Jong-Hwan Lee, PhD

Instructor in Radiology
Brigham and Women’s Hospital
Harvard Medical School, Boston, MA

Mentor   Dr. Yoo

Recent Work

My recent research has focused on the application of the ANN and machine learning algorithms to the biomedical signals, such as functional MRI and electroencephalography (EEG). I was introduced to the field of biomedical research during my post-doctoral work under the guidance of Dr. Seung-Schik Yoo in the Department of Radiology, Brigham and Women’s Hospital (BWH). My work as a research fellow [Research funding] on Dr. Yoo’s NIH-funded research project has drawn on my extensive experiences on the development of signal processing techniques and computer programming skills. I have been involved in the acquisition, analysis of fMRI data, development of user-friendly and comprehensive software toolboxes, and manuscript preparation for this project. I have also been engaged in a research study on hormones and brain activity in women with and without depression (P.I. Dr. Jill Goldstein in the Division of Women’s Health, BWH). In Dr. Goldstein’s project, I am also participating in data acquisition, analyses, and giving technical expertise regarding integration of psychophysiological data (skin conductance & heart rate) with fMRI data.

A major outcome of the project with Dr.
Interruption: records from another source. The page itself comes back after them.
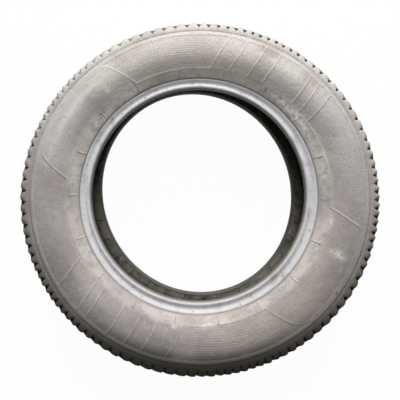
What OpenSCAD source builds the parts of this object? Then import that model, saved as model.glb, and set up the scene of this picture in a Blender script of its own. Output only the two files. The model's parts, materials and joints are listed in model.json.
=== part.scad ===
/* [Overall] */
// Outside diameter over the worn tread
overall_d = 680; // [640:1:740]
// Width across the two sidewalls at their widest
section_w = 214; // [190:1:250]

/* [Beads] */
// Diameter of the bead seats, where the wheel rim fits
bead_d = 404; // [380:1:420]
// Distance that each bead's outer face stands in from the widest ring
bead_in = 23; // [16:1:30]
// Width of one bead's base, from heel to toe
bead_w = 22; // [19:1:26]
// Radius of the heel, on the outer edge of the bead's base
heel_r = 5; // [3:0.5:7]
// Height of the flat bead face that the rim flange bears on
flange_h = 11; // [8:1:14]

/* [Casing] */
// Diameter of the widest ring of each sidewall
widest_d = 548; // [520:1:576]
// Width of the worn flat ring that the tyre lies on
rest_w = 14; // [8:1:20]
// Thickness of the sidewall at its widest
wall_t = 7; // [5:0.5:9]
// Thickness of the shoulder, below its lugs
shoulder_t = 18; // [16:0.5:22]
// Thickness of the crown, from the liner to the tread's face
crown_t = 16; // [13:0.5:20]

/* [Tread] */
// Distance that each worn edge of the tread stands in from the widest ring
tread_in = 27; // [22:1:33]
// Radius of the crown across the tread
crown_r = 700; // [500:10:1400]
// Depth of tread that the wear has left
tread_depth = 5; // [3:0.5:7]
// Number of grooves that run round the tread
groove_count = 4; // [2:1:5]
// Width of a groove that runs round the tread
groove_w = 8; // [5:0.5:10]
// Number of lugs round each shoulder
lug_count = 112; // [80:2:130]
// Width of the slot between two shoulder lugs
slot_w = 4; // [2.5:0.5:6]
// Distance from the crown in to the end of the shoulder lugs, along the radius
lug_drop = 20; // [17:1:24]
// Number of slanted cuts round each inner row of blocks
cut_count = 56; // [36:2:70]
// Width of a slanted cut
cut_w = 5; // [3:0.5:7]
// Angle of a slanted cut from the straight-across direction
cut_slant = 24; // [0:1:32]

/* [Sidewall relief] */
// Inner diameter of the moulded band on each sidewall
band_in_d = 492; // [486:1:500]
// Distance from the crown in to the outer edge of the moulded band
band_drop = 32; // [31:1:37]
// Diameter of the fitting line, just clear of the rim flange
fit_line_d = 452; // [444:1:460]
// Height of the raised lines above the sidewall
line_h = 0.9; // [0.6:0.1:1.4]
// Width of a raised line
line_w = 2; // [1.6:0.1:3]
// Angle round the tyre of each of the two barred fields
bar_field = 48; // [36:1:56]
// Angle round the tyre of each of the two bare name panels
bare_field = 48; // [36:1:56]
// Number of parallel bars inside a barred field
bar_count = 5; // [2:1:6]
// Distance from the crown in to the ring between the moulded band and the lugs
ring_drop = 26; // [25:1:28]

/* [Hidden] */
$fn = 96;

crown_rad = overall_d / 2;
bead_rad = bead_d / 2;
half_w = section_w / 2;
half_bead = half_w - bead_in;
half_tread = half_w - tread_in;
groove_pitch = 2 * half_tread / (groove_count + 1);
edge_lean = asin(half_tread / crown_r);

// Depth to which a shoulder slot is cut at the end of the lugs.
slot_foot = 3;
// Straight stretches that stand for a raised bar's curved top.
bar_steps = 5;
// How far a cutting shape reaches past the surface that it cuts.
past = 8;
// How deep a raised line is rooted in the wall.
root = 2;
// How far the sidewall falls from its widest ring to the end of the lugs.
lug_end_fall = 11.5;
// Directions in which the section runs at the end of the lugs and into the bead.
lug_end_heading = 156;
flange_heading = 190;
// Steps [outwards, upwards] from the toe to its inner corner, and from the outer
// edge of the bead's flat face, at the toe's height, to the bead's back.
toe_corner = [4, -2];
bead_back = [8, 10];
// Directions in which the liner leaves the toe and passes the bead's back.
toe_heading = 20;
back_heading = 50;
// Direction of the liner at the shoulder, and its distance in from the tread's edge.
shoulder_heading = -60;
shoulder_in = 16;

// Radius of the tread's face at a height above the middle.
function crown_at(z) = crown_rad - crown_r + sqrt(crown_r * crown_r - z * z);

// Stations of the outer surface, each a [radius, height above the middle].
crown_top = [crown_rad, 0];
tread_edge = [crown_at(half_tread), half_tread];
lug_end = [crown_rad - lug_drop, half_w - lug_end_fall];
rest_out = [(widest_d + rest_w) / 2, half_w];
rest_in = [(widest_d - rest_w) / 2, half_w];
flange_end = [bead_rad + heel_r + flange_h, half_bead];
heel_mid = [bead_rad + heel_r, half_bead - heel_r];

// Stations of the liner, inside the casing.
toe = [bead_rad, half_bead - bead_w];
toe_top = toe + toe_corner;
apex = [flange_end[0], toe[1]] + bead_back;
liner_widest = [widest_d / 2, half_w - wall_t];
liner_shoulder = [tread_edge[0] - shoulder_t, half_tread - shoulder_in];
liner_crown = [crown_rad - crown_t, 0];

// Direction in the section, as an angle from the outward radius.
function heading(a) = [cos(a), sin(a)];

// Smooth curve from p to q that leaves along a and arrives along b, as n points
// without the last: a cubic whose end tangents are as long as the chord.
function bend(p, a, q, b, n) = [
    for (i = [0 : n - 1])
        let (s = i / n, chord = norm(q - p))
            (2*s*s*s - 3*s*s + 1) * p + (s*s*s - 2*s*s + s) * chord * heading(a)
            + (3*s*s - 2*s*s*s) * q + (s*s*s - s*s) * chord * heading(b)];

// Upper half of the outer surface, from the crown down to the bead's toe.
outer_half = concat(
    bend(crown_top, 90, tread_edge, 90 + edge_lean, 3),
    bend(tread_edge, 90 + edge_lean, lug_end, lug_end_heading, 4),
    bend(lug_end, lug_end_heading, rest_out, 180, 4),
    [rest_out],
    bend(rest_in, 180, flange_end, flange_heading, 6),
    [flange_end],
    [for (a = [90 : 22.5 : 180]) heel_mid + heel_r * heading(a)],
    [toe, toe_top]);

// Upper half of the liner, from the bead's toe up to the crown.
liner_half = concat(
    bend(toe_top, toe_heading, apex, back_heading, 4),
    bend(apex, back_heading, liner_widest, 0, 6),
    bend(liner_widest, 0, liner_shoulder, shoulder_heading, 7),
    bend(liner_shoulder, shoulder_heading, liner_crown, -90, 4),
    [liner_crown]);

// The whole section: the upper half, and its mirror image on the way back.
upper_loop = concat(outer_half, [for (i = [1 : len(liner_half) - 1]) liner_half[i]]);
section_loop = concat(upper_loop,
    [for (i = [len(upper_loop) - 2 : -1 : 1]) [upper_loop[i][0], -upper_loop[i][1]]]);

// Height of the sidewall's outer face above the middle, at a radius.
wall_points = [for (p = outer_half) if (p[0] >= flange_end[0] && p[1] > half_tread) p];
function wall_z(r) = lookup(r, wall_points);
// Height of a raised line's top there, worn flush where the tyre lies.
function line_top(r) = min(wall_z(r) + line_h, half_w);

// Angles at the middle of the barred and of the bare field, from the X axis.
hatch_field = (180 - bar_field - bare_field) / 2;
bar_middle = 57;
bare_middle = bar_middle + bar_field / 2 + hatch_field + bare_field / 2;

// Carries a flat shape, drawn as [radius, height], out as a plate of a
// thickness that stands on the radius at an angle.
module on_radius(angle, thickness) {
    rotate([0, 0, angle]) rotate([90, 0, 0])
        linear_extrude(thickness, center = true) children();
}

// Repeats a shape on the upper and the lower half of the tyre.
module both_sides() {
    children();
    mirror([0, 0, 1]) children();
}

// The casing, a body of revolution from bead to bead.
module casing() {
    rotate_extrude() polygon(section_loop);
}

// Grooves that run right round the tread.
module round_grooves() {
    for (i = [1 : groove_count]) {
        z = i * groove_pitch - half_tread;
        rotate_extrude() translate([crown_at(z) - tread_depth, z - groove_w / 2])
            square([tread_depth + past, groove_w]);
    }
}

// Slots between the shoulder lugs, each open to the outermost groove.
module shoulder_slots() {
    z_in = half_tread - groove_pitch + groove_w / 2 - 1;
    for (k = [0 : lug_count - 1])
        on_radius(k * 360 / lug_count, slot_w) polygon([
            [crown_rad + past, z_in],
            [crown_at(z_in) - tread_depth, z_in],
            [tread_edge[0] - tread_depth, half_tread - 1],
            lug_end + [1, -slot_foot],
            lug_end + [-1, past],
            [crown_rad + past, half_w + past]]);
}

// Slanted cuts that part the inner rows into blocks.
module block_cuts() {
    reach = (groove_pitch - groove_w / 2) / cos(cut_slant);
    for (row = [1 : groove_count - 1], k = [0 : cut_count - 1]) {
        z = (row + 0.5) * groove_pitch - half_tread;
        side = row % 2 == 0 ? 1 : -1;
        rotate([0, 0, (k + row / 3) * 360 / cut_count])
            translate([crown_at(z) - tread_depth, 0, z]) rotate([side * cut_slant, 0, 0])
                translate([0, -cut_w / 2, -reach / 2])
                    cube([tread_depth + past, cut_w, reach]);
    }
}

// A raised line right round the sidewall, at a radius.
module raised_ring(r) {
    rotate_extrude() translate([r - line_w / 2, wall_z(r) - root])
        square([line_w, line_top(r) - wall_z(r) + root]);
}

// A raised bar across the moulded band. It lies off a field's middle by an
// angle, and parallel with the radius there.
module raised_bar(field_middle, off) {
    r_in = band_in_d / 2;
    r_out = crown_rad - band_drop;
    r_mid = (r_in + r_out) / 2;
    rs = [for (i = [0 : bar_steps]) r_in + (r_out - r_in) * i / bar_steps];
    top = [for (r = rs) [r, line_top(r)]];
    foot = [for (i = [bar_steps : -1 : 0]) [rs[i], wall_z(rs[i]) - root]];
    rotate([0, 0, field_middle + off]) translate([r_mid, 0, 0]) rotate([0, 0, -off])
        translate([-r_mid, 0, 0]) on_radius(0, line_w) polygon(concat(top, foot));
}

// The moulded lines of one sidewall: its rings, the bars of its barred fields
// with the field's own borders first and last, and the bare panels' borders.
module relief() {
    for (d = [fit_line_d, band_in_d]) raised_ring(d / 2);
    for (drop = [band_drop, ring_drop]) raised_ring(crown_rad - drop);
    for (half = [0, 180]) {
        for (k = [0 : bar_count + 1])
            raised_bar(half + bar_middle, (k / (bar_count + 1) - 0.5) * bar_field);
        for (side = [-1, 1]) raised_bar(half + bare_middle, side * bare_field / 2);
    }
}

// The whole tyre, lying on its side.
module tyre() {
    color([0.33, 0.32, 0.31]) translate([0, 0, half_w]) union() {
        difference() {
            casing();
            round_grooves();
            both_sides() shoulder_slots();
            block_cuts();
        }
        both_sides() relief();
    }
}

tyre();
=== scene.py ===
import json
import math

import bpy
import numpy as np
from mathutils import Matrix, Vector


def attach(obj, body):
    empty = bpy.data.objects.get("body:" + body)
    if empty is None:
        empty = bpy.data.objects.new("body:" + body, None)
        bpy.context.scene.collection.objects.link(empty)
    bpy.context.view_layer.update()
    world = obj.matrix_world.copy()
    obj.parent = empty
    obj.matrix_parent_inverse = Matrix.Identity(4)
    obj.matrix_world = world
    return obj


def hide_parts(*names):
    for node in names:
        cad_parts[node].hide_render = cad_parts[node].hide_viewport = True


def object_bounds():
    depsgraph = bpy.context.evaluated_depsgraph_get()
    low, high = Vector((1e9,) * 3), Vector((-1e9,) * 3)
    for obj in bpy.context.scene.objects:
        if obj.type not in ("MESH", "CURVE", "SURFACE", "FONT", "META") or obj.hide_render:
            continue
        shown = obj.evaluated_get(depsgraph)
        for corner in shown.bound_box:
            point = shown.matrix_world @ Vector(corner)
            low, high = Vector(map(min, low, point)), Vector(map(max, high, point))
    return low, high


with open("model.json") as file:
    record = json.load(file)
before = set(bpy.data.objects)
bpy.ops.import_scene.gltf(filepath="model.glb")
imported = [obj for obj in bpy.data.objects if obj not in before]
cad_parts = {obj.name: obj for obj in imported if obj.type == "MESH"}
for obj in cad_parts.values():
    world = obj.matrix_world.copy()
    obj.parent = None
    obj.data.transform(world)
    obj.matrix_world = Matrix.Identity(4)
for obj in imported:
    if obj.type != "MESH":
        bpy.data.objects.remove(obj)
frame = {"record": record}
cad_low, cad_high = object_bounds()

# Camera. It looks straight down the wheel axis from one and a half metres above the tyre's
# middle, a little off the axis, with the tyre's lit side at the top of the view.
middle = (cad_high.z + cad_low.z) / 2
view_height = 1.5
eye = np.array([-0.012, 0.041, middle + view_height])
aim_y = -0.0009
lens = bpy.data.cameras.new("camera")
lens.sensor_width = 36
lens.lens = 67.9
camera = bpy.data.objects.new("camera", lens)
bpy.context.scene.collection.objects.link(camera)
camera.location = eye
camera.rotation_euler = (math.atan2(aim_y - eye[1], view_height),
                         math.atan2(eye[0], view_height), 0)
bpy.context.scene.camera = camera

# Studio. A plain white floor under a pale sky, a broad soft lamp low beyond the +Y edge of the
# tyre and a weak one high above it; the floor shows itself pale and keeps the tyre's shadow.
bpy.context.scene.view_settings.view_transform = "Standard"


def node(tree, kind, inputs=(), **settings):
    """A new shader node. inputs pairs a socket's name or number with a value or another socket."""
    made = tree.nodes.new(kind)
    for key, value in settings.items():
        setattr(made, key, value)
    for key, value in dict(inputs).items():
        if isinstance(value, bpy.types.NodeSocket):
            tree.links.new(value, made.inputs[key])
        else:
            made.inputs[key].default_value = value
    return made


def seen_directly(tree):
    """1 for rays from the camera, a mirror or clear glass, and 0 for rays that only carry light."""
    path = node(tree, "ShaderNodeLightPath")
    either = node(tree, "ShaderNodeMath", {0: path.outputs["Is Camera Ray"],
                  1: path.outputs["Is Glossy Ray"]}, operation="MAXIMUM")
    return node(tree, "ShaderNodeMath", {0: either.outputs[0],
                1: path.outputs["Is Transmission Ray"]}, operation="MAXIMUM").outputs[0]


def floor_material():
    """Pale paper: most of what the eye sees is plain white, and the rest takes light and shadow."""
    material = bpy.data.materials.new("floor_white")
    material.use_nodes = True
    tree = material.node_tree
    tree.nodes.clear()
    share = node(tree, "ShaderNodeMath", {0: seen_directly(tree), 1: 0.93}, operation="MULTIPLY")
    paper = node(tree, "ShaderNodeBsdfDiffuse", {"Color": (0.3, 0.3, 0.3, 1)})
    white = node(tree, "ShaderNodeEmission", {"Color": (1, 1, 1, 1), "Strength": 1.05})
    mix = node(tree, "ShaderNodeMixShader", {0: share.outputs[0], 1: paper.outputs[0],
               2: white.outputs[0]})
    node(tree, "ShaderNodeOutputMaterial", {"Surface": mix.outputs[0]})
    return material


bpy.ops.mesh.primitive_circle_add(vertices=64, radius=12, fill_type="NGON")
floor = bpy.context.object
floor.name = "floor"
floor.data.materials.append(floor_material())

sky = bpy.data.worlds.new("sky")
sky.use_nodes = True
sky.node_tree.nodes.clear()
dim = node(sky.node_tree, "ShaderNodeBackground", {"Color": (1, 1, 1, 1), "Strength": 0.15})
bright = node(sky.node_tree, "ShaderNodeBackground", {"Color": (1, 1, 1, 1), "Strength": 1.0})
blend = node(sky.node_tree, "ShaderNodeMixShader", {0: seen_directly(sky.node_tree),
             1: dim.outputs[0], 2: bright.outputs[0]})
node(sky.node_tree, "ShaderNodeOutputWorld", {"Surface": blend.outputs[0]})
bpy.context.scene.world = sky


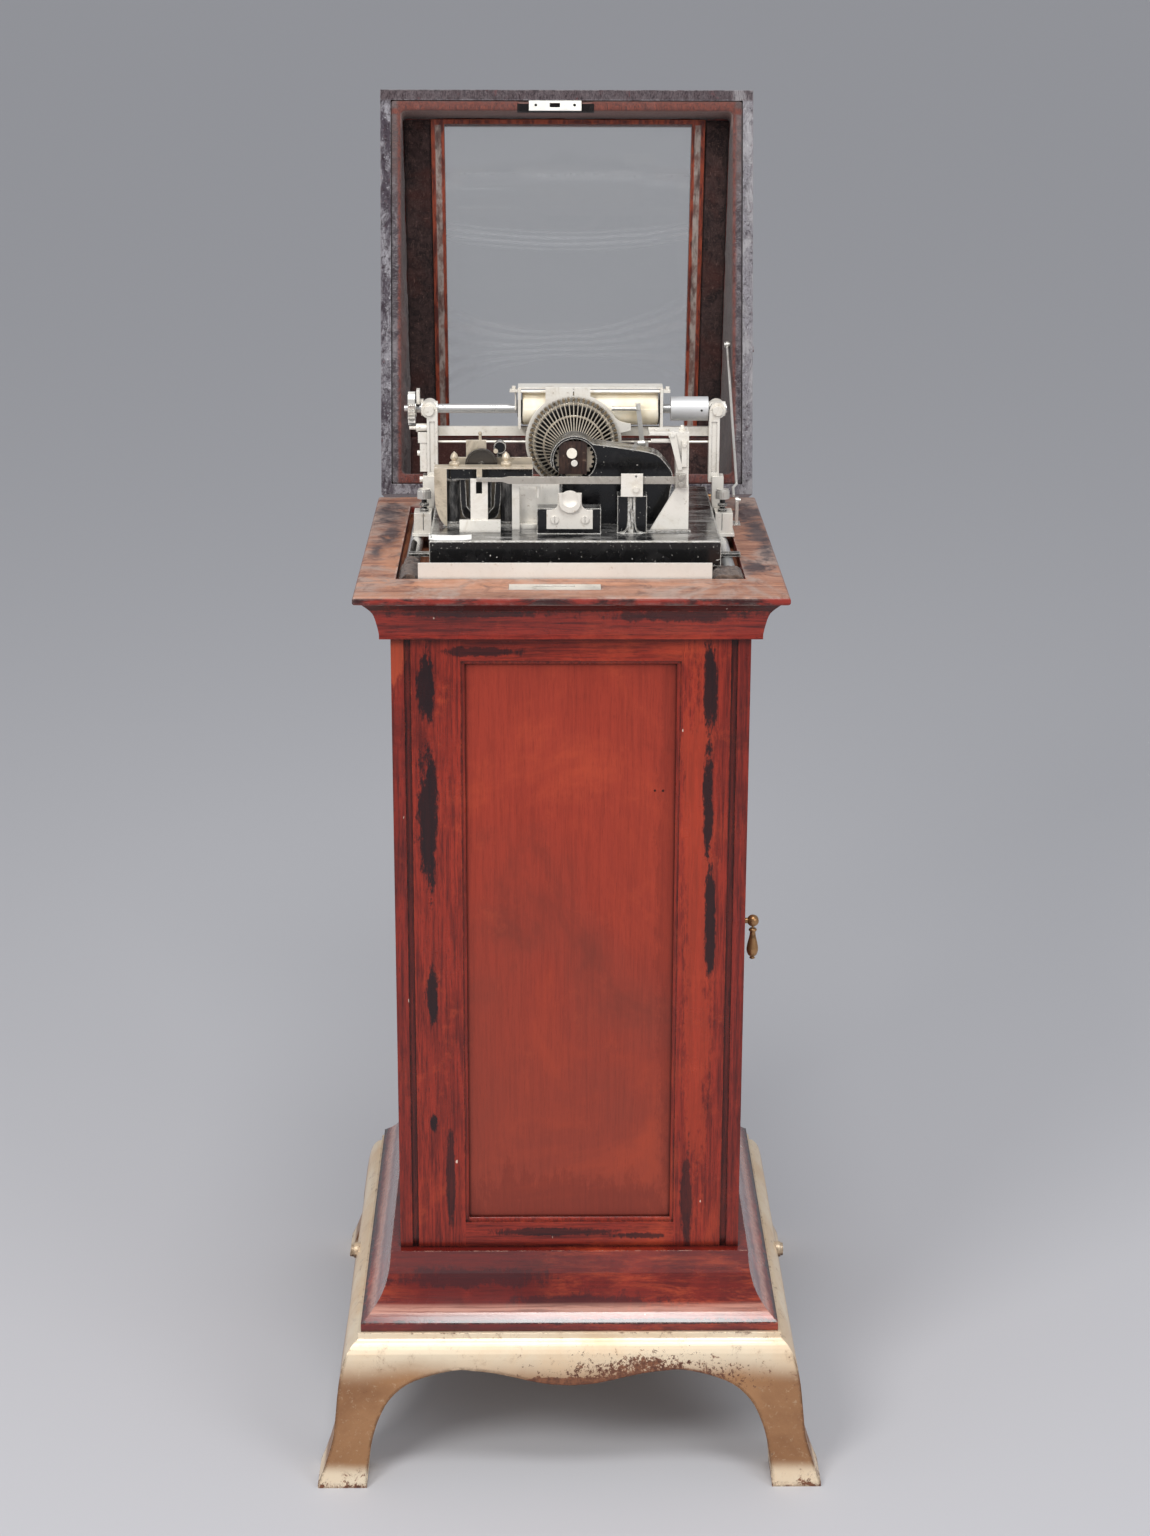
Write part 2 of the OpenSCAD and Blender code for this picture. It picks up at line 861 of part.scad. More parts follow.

Yoo was a recent publication of our real-time automated registration technique and concurrent monitoring method of fMRI data [article #9]. Using this technique, the feasibility of the fMRI-mediated learning and consolidation of brain activations was shown within a primary motor area [article #7 and #12] and primary auditory area [article #8] via real-time fMRI (rtfMRI) neurofeedback modality.

In another recent publication [article #10 and #11], I introduced a novel group fMRI analysis technique using an independent vector analysis (IVA) method. The IVA algorithm is more advanced than the ICA algorithm since IVA allows an additional dependent parameter for the analysis compared to ICA, and thus this parameter could be assigned to the index of a subject from group fMRI data. While keeping the advantageous non-parametric and multivariate characteristics of the ICA method, the IVA method proposed presented an additional merit of automatic grouping of similar activation patterns among the subjects, which can be beneficially utilized in the group inference of fMRI data. Moreover, the IVA method showed better accuracy on the estimation of hemodynamic responses and subsequent improvement of the statistical significance compared to other conventional methods. The developed IVA method may be particularly effective for the analyses of subject- and region-specific abnormal BOLD signals such as those due to neuroleptic medications and substance abuse.

In future research activities, I will concentrate more on pre-clinical applications based on the techniques developed. These applications include (1) the motor rehabilitation of stoke patients, (2) feasibility study on the treatment of substance abuse using rtfMRI neurofeedback, (3) real-time monitoring and analysis of dynamic contrast-enhanced breast MRI for early detection of malignant tumors (in collaboration with Dr. Eva Gombos at the Lee Bell Center for Breast Imaging, BWH), and (4) identification of cortico-striatum neural circuitries of the schizophrenic patients using the developed IVA technique (in collaboration with Dr. Cynthia Wible at the Department of Psychiatry, HMS). Based on these research collaborations, I am very interested in the development of comprehensive and user-friendly software toolboxes and dissemination of these applications to the research community.